Would it be worth going through the same security hassle at the train station? How about the baseball stadium?
Privacy advocates aren't the only ones concerned about the balance between competing interests.
Gregg Leslie of the Reporters Committee for Freedom of the Press said his group has noticed increased calls for greater government secrecy and more surveillance.
"If you feel it's justified because you're looking for an unknown enemy, it can quickly be expanded into tracking journalists to see who they're talking to," he said.
A specific concern for Leslie is legislation on Capitol Hill that would stiffen penalties for anyone who leaked classified information to a reporter. The bill appeared stalled before the attacks, but Leslie said it could now be revived.
James Zogby, head of the Arab-American Institute, was bracing himself for fallout as authorities identified the recent hijackers as Muslims. Zogby has worked to undo the 1996 act that allowed secret evidence in deportation hearings.
"My concern is that we may have the same again," he said, adding that a radio-show host this week asked him why U.S. agents shouldn't resume ethnic profiling at airports after the attacks.
"Do we toss out the Constitution and violate the rights of individual citizens in a practice that may or may not solve the problem?
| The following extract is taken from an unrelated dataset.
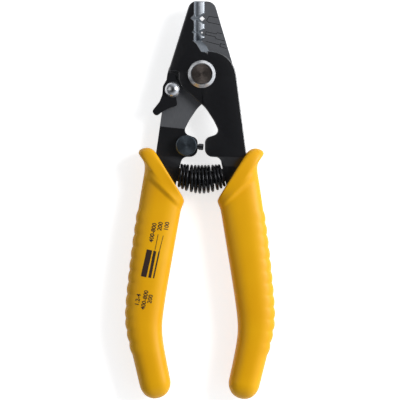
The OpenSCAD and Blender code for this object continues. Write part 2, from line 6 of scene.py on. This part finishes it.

Or do we take effective security measures that don't violate civil rights and provide obvious advances in security?"
Zogby was gratified that the Justice Department Civil Rights Division and the FBI this week assigned officials in several regions of the country to help head off any acts of revenge aimed at the Arab-American community.
James M. Lindsay, a senior fellow at the Brookings Institution, specializing in terrorism, said that in some ways the battle is not about U.S. policy abroad but the character of America.
"This is not about what the U.S. has done in Iraq," Lindsay said. "This is about who Americans are as a people."